Perspective pour 2024
Si la thématique générale reste la même, le sujet spécifique va changer, en fonction de ce que décident la commune et les associations. La commune d’Anderlecht souhaite aussi mettre en avant ses différents partenaires européens et sénégalais, en les faisant venir au festival afin de les mettre en avant. La commune veut se montrer ambitieuse : « C’est une ambition à long terme, mais je pense que ça pourrait être le moment, de faire des activités en commun, de les inclure dans les festivités », ajoute la chargée de la cellule relations internationales et partenariats d’Anderlecht.

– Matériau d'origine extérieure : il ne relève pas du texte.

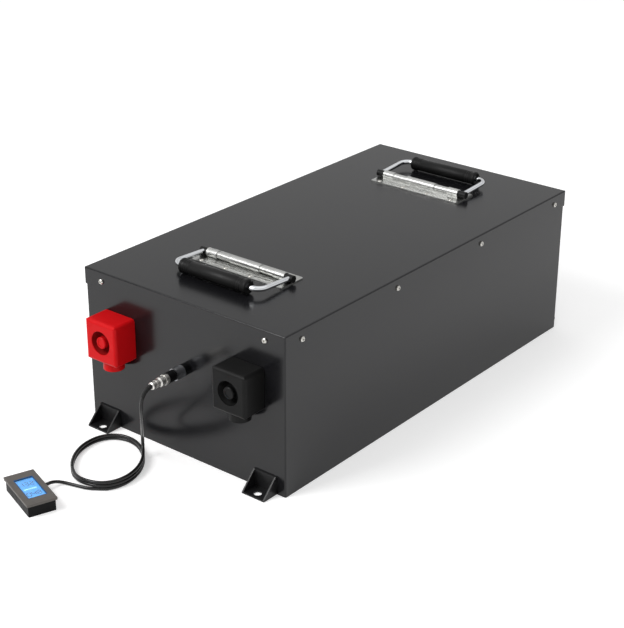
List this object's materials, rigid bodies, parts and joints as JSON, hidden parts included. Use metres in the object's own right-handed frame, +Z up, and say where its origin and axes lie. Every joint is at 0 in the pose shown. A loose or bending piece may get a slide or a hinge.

De plus, la commune a beaucoup échangé avec ses villes jumelées au niveau européen, que ce soit culturellement ou sportivement. Il y a un réel intérêt d’échanger sur ce qu’ils font et mettre en avant ces acteurs locaux, que ce soit à Londres (Hammersmith & Fulham), à Berlin (Neukölln) etc. Les partenaires comme Marsassoum au Sénégal peuvent aussi être intéressés par le festival et souhaiter y avoir une place. Le thème global étant sur la migration : échanges et influence, leur présence serait tout à fait pertinente.
Le travail de co-construction entre les différents acteurs est la force de la plateforme.
« Anderlecht reste ouvert à toute forme de collaboration, sans imposer de format, à voir au fur et à mesure des conversations ce qu’on va faire l’année prochaine », termine Anaïs Marie avec optimisme.